Lo que es más importante: contra la
idea habitual de que -a diferencia de la postura rival- la concepción
deliberativista ofrece una noción ingenua o no realista de la democracia, los
deliberativistas proponen un ideal regulativo desde donde critican las
injusticias que la visión agonista avala. En efecto, en su preocupación por
lograr un diálogo inclusivo, la democracia deliberativa pone un acento especial
en las voces que hoy no se escuchan, aquellas que hoy son ignoradas,
silenciadas o encerradas por el poder. Para el agonismo, en cambio, lo que
cuentan son los poderosos, los que –según la retórica del poder dominante- “juegan
en primera”. Todos los demás, los de la segunda o la tercera división, los que
quedaron al margen, no cuentan, salvo cuando su presencia conviene o converge
con los intereses de los poderosos. El agonismo es el que hoy nos pregunta
“cuántos votos tenemos”, para ver si nos reconoce como iguales. Es el que
repudia o se burla de las críticas de los más débiles, desafiándolos a que
“formen un partido político” y “ganen las elecciones.”

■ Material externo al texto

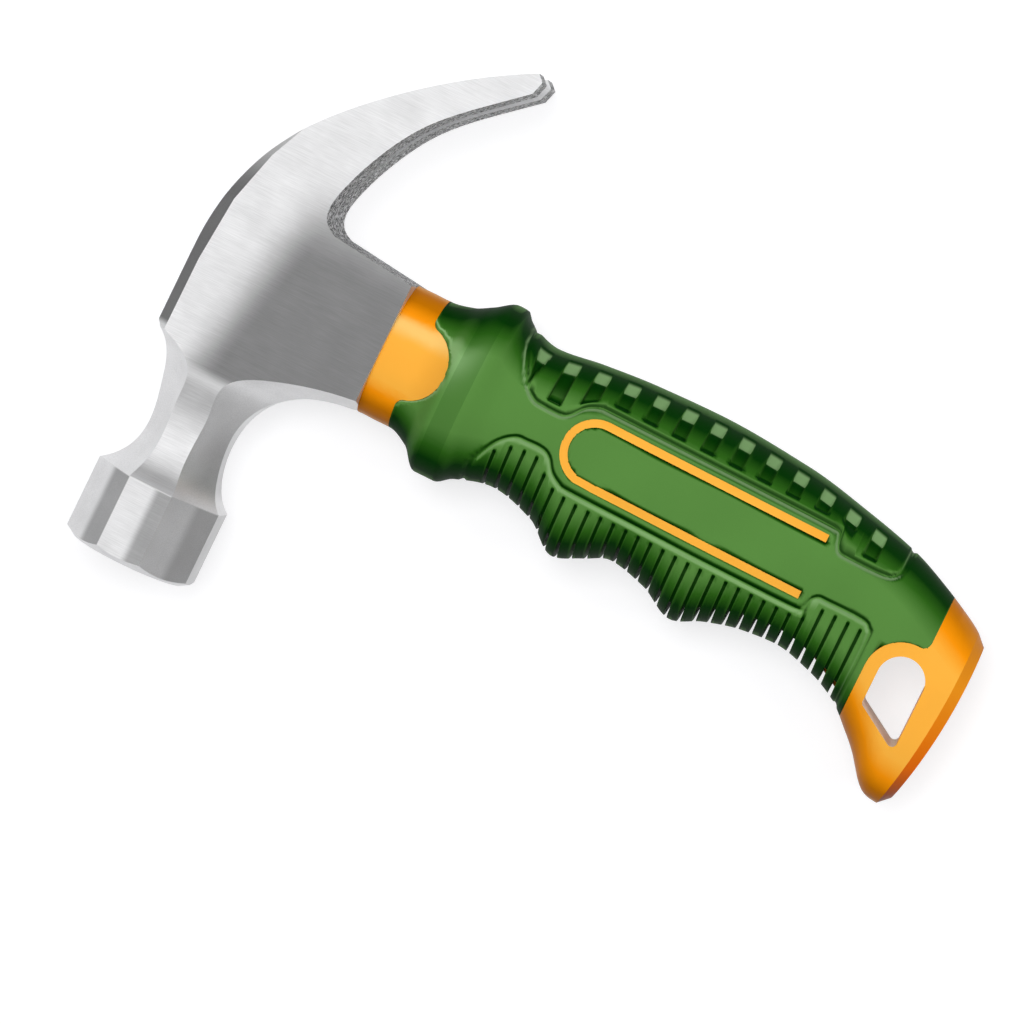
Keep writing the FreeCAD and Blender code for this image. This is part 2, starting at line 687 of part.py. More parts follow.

La visión de los deliberativistas es
exactamente la contraria. Los deliberativistas entienden que las decisiones que
afectan a todos son responsabilidad de todos, y no de la elite que “conduce” al
país. Los deliberativistas consideran que una decisión no es legítima cuando no
cuenta con el respaldo efectivo de “todos los afectados,” incluyendo de modo
especial a las voces actualmente inaudibles: las protestas y las luchas de
tantas minorías que hoy resisten el avance de los agronegocios, los proyectos
megamineros, o los arreglos en torno a las fuentes energéticas, con que los gobiernos
trafican desde el poder.
Afortunadamente, el tiempo del
agonismo se agota. Quienes defendemos la democracia deliberativa debemos
prepararnos para afrontar el reto enorme que representan las sociedades más
injustas, más desiguales, menos fraternas, que el agonismo nos deja.